◆ Aim of the task:
Copy exactly the lines from the start of the data below through the one that carries "import math", and only those.

◆ Supplied records:
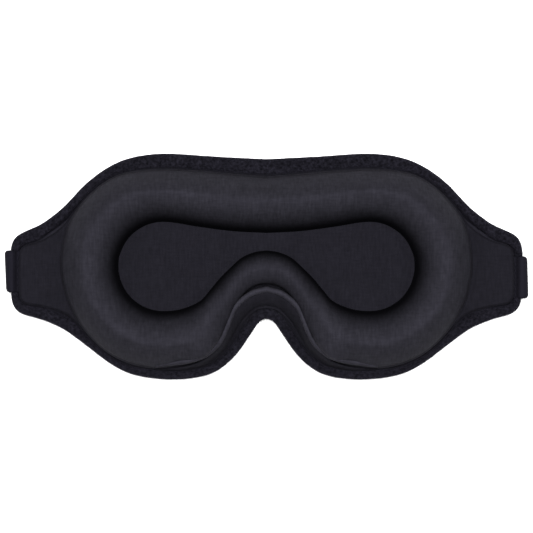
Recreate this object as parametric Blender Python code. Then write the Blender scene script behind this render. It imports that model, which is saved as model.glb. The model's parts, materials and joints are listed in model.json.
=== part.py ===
"""Contoured sleep eye mask, lying on its outer side with the inner (face) side up.

Frame: origin under the middle of the mask on the surface it lies on, +X to the wearer's side seen on
the right, +Y to the forehead, +Z up out of the face side. Metres.
"""
import math

import bmesh
import bpy
from mathutils import Matrix, Vector

MM = 0.001
GAP = 0.3 * MM                      # clearance between neighbouring solids

# ---- flat layers, from the outer side up --------------------------------------------------
BASE_Z = 3.0 * MM                   # underside of the outer cover, resting on the tucked strap
COVER_THICK = 1.0 * MM
FOAM_THICK = 3.0 * MM
LINER_THICK = 1.0 * MM
BINDING_THICK = 3.7 * MM
FOAM_Z = BASE_Z + COVER_THICK + GAP
LINER_Z = FOAM_Z + FOAM_THICK + GAP
LINER_TOP = LINER_Z + LINER_THICK
RING_Z = LINER_TOP + GAP            # base of the cushions
OUTLINE_STEP = 4.5 * MM             # spacing of the points along a smooth outline

# ---- cushions -----------------------------------------------------------------------------
CUSHION_HEIGHT = 15.0 * MM
ARCH_HEIGHT = 11.5 * MM             # lower, over the nose
ARCH_LOW_Y = -42.0 * MM             # the height falls from here
ARCH_HIGH_Y = -24.0 * MM            # to here
SKIN_THICK = 0.8 * MM
FLAP_THICK = 1.5 * MM
FLAP_ROUND = 0.5 * MM               # drop at the flap's free edge

# ---- strap --------------------------------------------------------------------------------
STRAP_WIDTH = 19.0 * MM
STRAP_THICK = 1.2 * MM
PATCH_THICK = 1.2 * MM
LOOP_THICK = 1.0 * MM
PATCH_WIDTH = 17.0 * MM
STRAP_REACH = 118.0 * MM            # outermost point of the strap fold from the middle
ROOT_START = 104.0 * MM             # sewn-in end of the strap
ROOT_END = 112.0 * MM
ROOT_Z = FOAM_Z + 1.3 * MM          # underside of the sewn-in end
TAB_START = 4.0 * MM                # from the swing axis to the free strap
LIFT_AT = 12.0 * MM                 # from the swing axis to the bend next to the ear
NOTCH_GAP = 1.0 * MM                # beside the strap where it passes the binding
NOTCH_DEPTH = 2.0 * MM              # how far the notch reaches in past the sewn-in end
FOLD_STEPS = 8                      # flats round the strap fold
BEND_AT = {"left": 105.0 * MM, "right": 70.0 * MM}
STRAP_LENGTH = {"left": 180.0 * MM, "right": 110.0 * MM}
STRAP_Y = {"left": -2.2 * MM, "right": -4.9 * MM}
STRAP_ANGLE = {"left": math.radians(5.5), "right": math.radians(3.5)}
ARM_Z = {"left": 0.0, "right": PATCH_THICK + GAP}
PATCH_START = 6.0 * MM              # from the bend to the patch
PATCH_MARGIN = 2.0 * MM             # from the patch to the band's tip
TACK_START = 109.2 * MM             # the row of stitches across the sewn-in end
TACK_END = 110.2 * MM
TACK_THICK = 0.4 * MM
TACK_MARGIN = 0.5 * MM              # from the row's end to the strap's edge

# ---- outlines of the right half, from the top middle round the ear to the nose, in mm -------
OUTER_EDGE = [
    (0, 48.4), (22, 49.5), (45, 50.9), (59.5, 49.4), (70, 45.5), (81, 37.7), (92, 26.3), (102.6, 18.5),
    (111.2, 14.7), (115.2, 8.5), (115.2, -12.5), (112, -20.4), (102.6, -23.5), (92, -27.9), (81, -35.8),
    (70, -44), (59.5, -48.9), (45, -50.9), (32.5, -50.2), (23.2, -47.5), (14.2, -40.3), (6.5, -29.5),
    (3.2, -24.6), (0, -23.1),
]
LINER_EDGE = [
    (0, 41.2), (22, 43), (45, 44.6), (60, 43.2), (70.4, 40.1), (83.3, 29.4), (91.5, 18.4), (101, 11.9),
    (109.6, 9.4), (111.2, 7.4), (111.2, -14.2), (109.4, -16.7), (100, -18.3), (90, -21.6), (83.3, -28.3),
    (74.8, -37), (63, -44.2), (48, -46.6), (35, -46.8), (24, -43.4), (16.8, -36.6), (8.6, -24.1),
    (4.1, -19.8), (0, -18.8),
]
# Cushion stations: outer edge x and y, then inner edge x and y, of each cross-section.
CUSHION_TOP = [(0, 40.6, 0, 15.1), (15, 41.8, 15, 15.9), (30, 43.2, 30, 17.8)]
CUSHION_SIDE = [
    (30, 43.2, 30, 17.8), (46, 44, 44, 20), (60, 42.9, 52, 19.3), (70, 39.6, 58.5, 16), (80, 31.9, 63, 11.4),
    (88.6, 20.3, 65.8, 5.6), (92.2, 8, 66.5, 1.8), (92.2, -4.5, 66.3, -3), (88.6, -17.7, 64.5, -8.7),
    (81, -29.8, 60.6, -14.2), (70, -39.7, 54.6, -18.3), (56, -45.2, 47.5, -20), (42, -45.6, 38.5, -19.2),
    (30, -42.6, 30, -15.6),
]
CUSHION_NOSE = [
    (30, -42.6, 30, -15.6), (22.6, -34, 25.3, -10.5), (17.6, -25.4, 21.4, -5.8), (14.4, -17.6, 17.2, -1.5),
    (9, -11.2, 11.3, 3.8), (4.2, -8.3, 5.4, 6.4), (0, -7.7, 0, 7.2),
]
# Nose flap stations: foot x and y on the binding, then free edge x and y, and the height there.
FLAP_STATIONS = [
    (23.6, -41.9, 24.6, -38.6, 2.5), (16.8, -35, 19.4, -33.2, 6), (12.9, -28.2, 16.2, -26.2, 7),
    (8.8, -22.6, 13, -17.4, 7.3), (4.6, -19.2, 7.2, -12, 7.5), (0, -18, 0, -9.7, 7.5),
]
# Cross-section of a cushion: share of the way in from the outer edge, and share of the height.
CUSHION_PROFILE = [
    (0, 0), (0.03, 0.24), (0.12, 0.58), (0.26, 0.87), (0.42, 1), (0.6, 0.96), (0.75, 0.83), (0.87, 0.62),
    (0.95, 0.34), (1, 0),
]
RING_STEPS = 2                      # extra stations between two cushion stations

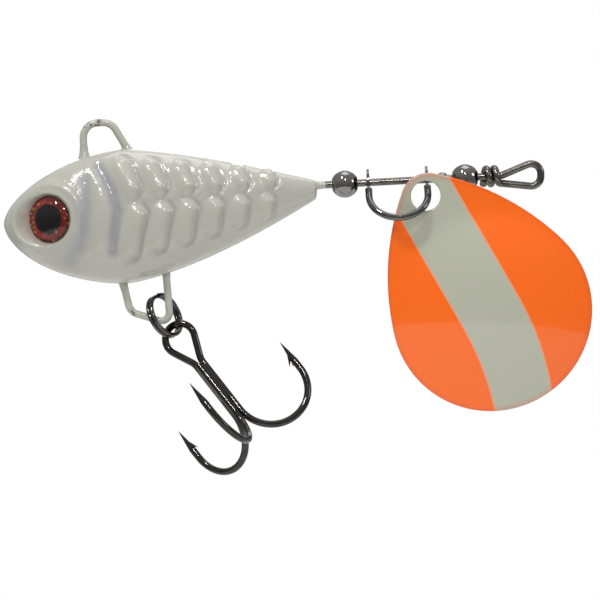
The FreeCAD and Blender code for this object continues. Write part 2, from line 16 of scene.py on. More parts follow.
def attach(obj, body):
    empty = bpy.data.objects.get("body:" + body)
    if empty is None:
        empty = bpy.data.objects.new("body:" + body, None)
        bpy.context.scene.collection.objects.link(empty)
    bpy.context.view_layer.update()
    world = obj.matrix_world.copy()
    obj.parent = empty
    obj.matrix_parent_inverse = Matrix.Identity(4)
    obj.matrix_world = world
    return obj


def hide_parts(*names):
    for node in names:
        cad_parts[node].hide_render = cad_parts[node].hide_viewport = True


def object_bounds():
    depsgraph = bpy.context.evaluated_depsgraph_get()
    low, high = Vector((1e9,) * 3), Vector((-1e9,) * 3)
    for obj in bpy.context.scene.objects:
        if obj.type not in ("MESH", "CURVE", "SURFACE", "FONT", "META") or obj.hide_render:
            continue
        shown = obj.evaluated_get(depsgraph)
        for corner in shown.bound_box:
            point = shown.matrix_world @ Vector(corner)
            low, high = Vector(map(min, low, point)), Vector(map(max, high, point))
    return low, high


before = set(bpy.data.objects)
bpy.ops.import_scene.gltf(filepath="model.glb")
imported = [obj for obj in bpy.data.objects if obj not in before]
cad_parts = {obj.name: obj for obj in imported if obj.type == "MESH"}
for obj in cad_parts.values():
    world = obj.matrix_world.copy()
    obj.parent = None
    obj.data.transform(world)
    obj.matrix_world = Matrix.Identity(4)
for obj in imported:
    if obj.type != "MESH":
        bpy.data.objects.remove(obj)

cad_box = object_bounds()
MM = 0.001
print("nodes", sorted(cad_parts))

# %% [markdown]
# ## The camera
# The lure is seen square on from its left side, from far away through a long lens, so that
# near and far parts are nearly the same size. The camera is rolled by three degrees, which
# lets the tail shaft climb a little to the right.

# %% Camera
VIEW_MIDDLE = Vector((20.11, 0, -18.68)) * MM
VIEW_WIDTH = 64.8 * MM
ROLL = math.radians(3.0)
LENS = 260


def make_camera():
    camera = bpy.data.cameras.new("camera")
    camera.lens = LENS
    camera.sensor_width = 36
    camera.clip_start = 0.01
    holder = bpy.data.objects.new("camera", camera)
    right = Vector((math.cos(ROLL), 0, -math.sin(ROLL)))
    up = Vector((math.sin(ROLL), 0, math.cos(ROLL)))
    back = right.cross(up)
    turned = Matrix((right, up, back)).transposed().to_4x4()
    away = VIEW_WIDTH * LENS / camera.sensor_width
    holder.matrix_world = Matrix.Translation(VIEW_MIDDLE + back * away) @ turned
    bpy.context.scene.collection.objects.link(holder)
    bpy.context.scene.camera = holder
    return away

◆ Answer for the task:
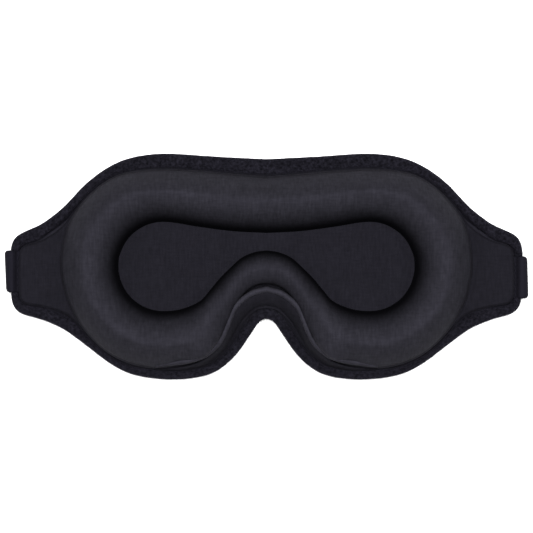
Recreate this object as parametric Blender Python code. Then write the Blender scene script behind this render. It imports that model, which is saved as model.glb. The model's parts, materials and joints are listed in model.json.
=== part.py ===
"""Contoured sleep eye mask, lying on its outer side with the inner (face) side up.

Frame: origin under the middle of the mask on the surface it lies on, +X to the wearer's side seen on
the right, +Y to the forehead, +Z up out of the face side. Metres.
"""
import math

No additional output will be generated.